Making ICs secure from the ground up

Author:
Ally Winning

Date
08/22/2021

 PDF
A new partnership has been launched to do just this and develop a holistic security concept for the Internet of Things.

The more that time progresses, the more we rely on electronics. This trend will continue and accelerate as the IoT delivers more and more benefits to our lives. Now, even our utilities are controlled by computing, and the input from humans will decrease further as we harness the power of AI. How long will it be until human drivers are banned from our roads for being dangerous?


 

That reliance on electronics has the potential to benefit humanity greatly, but it also creates a huge weakness.
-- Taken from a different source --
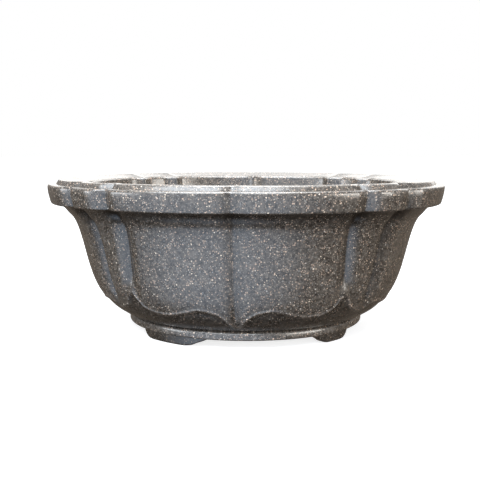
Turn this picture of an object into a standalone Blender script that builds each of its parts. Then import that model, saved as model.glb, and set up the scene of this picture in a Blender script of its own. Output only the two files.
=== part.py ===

The more we rely on electronics, the more vulnerable we are if they fail. It is not just cybercriminals that wish to hack into systems, but state actors too. The US power grid has already been hacked by Russia in 2018 according to the US Cybersecurity and Infrastructure Security Agency. In April this year, President Biden unveiled a scheme to try shore up the US’ cyber defences.


 

There’s not too much we can do for systems already in place, except patch up vulnerabilities as they are found. However, we can do better to ensure systems are better protected in the first place. As ICs are the basic building block of our systems, designing them to be as secure as possible from the ground up is necessary to make the resulting systems as secure as possible. A new partnership has been launched to do just this and develop a holistic security concept for the Internet of Things. The "Design methods and hardware/software co-verification for the unique identifiability of electronic components" ( VE-VIDES) group consists of twelve partners from research, academia and industry. The project will be supported by the German Federal Ministry of Education and Research as part of its "Trustworthy Electronics (ZEUS)" plan.


 

The goal of the VE-VIDES project is to systematically identify potential security gaps in the design phase and to use automatically generated, trustworthy mechanisms to protect electronic systems against attack. Systems and subsytems are already somewhat secured at the architecture level. VE-VIDES will look at development and verification processes which give electronic systems verifiable and quantifiable protection against attacks. The design methods, tool chains and test suites developed through this alliance project will give a solid foundation to future development tools for trustworthy electronics.


 

VE-VIDES is intended to find new methods to protect ICs from hacking through intentionally integrated backdoors and trojans or where accidentally overlooked vulnerabilities are exploited, as well as electronic, optical or physical attacks on ICs in order to steal IP or illegally read out or modify data.


 

The twelve organisations involved in the project are CARIAD SE, Fraunhofer Institute for Integrated Circuits IIS, Division Engineering of Adaptive Systems EAS, Infineon Technologies AG, IMMS Institut für Mikroelektronik- und Mechatronik-Systeme gemeinnützige GmbH (IMMS GmbH), OFFIS e.V. - Institute for Information Technology, OneSpin, Robert Bosch GmbH, Siemens AG, Synopsys GmbH, Chemnitz University of Technology, Ulm University, and X-FAB Global Services GmbH. The project will be managed by edacentrum GmbH.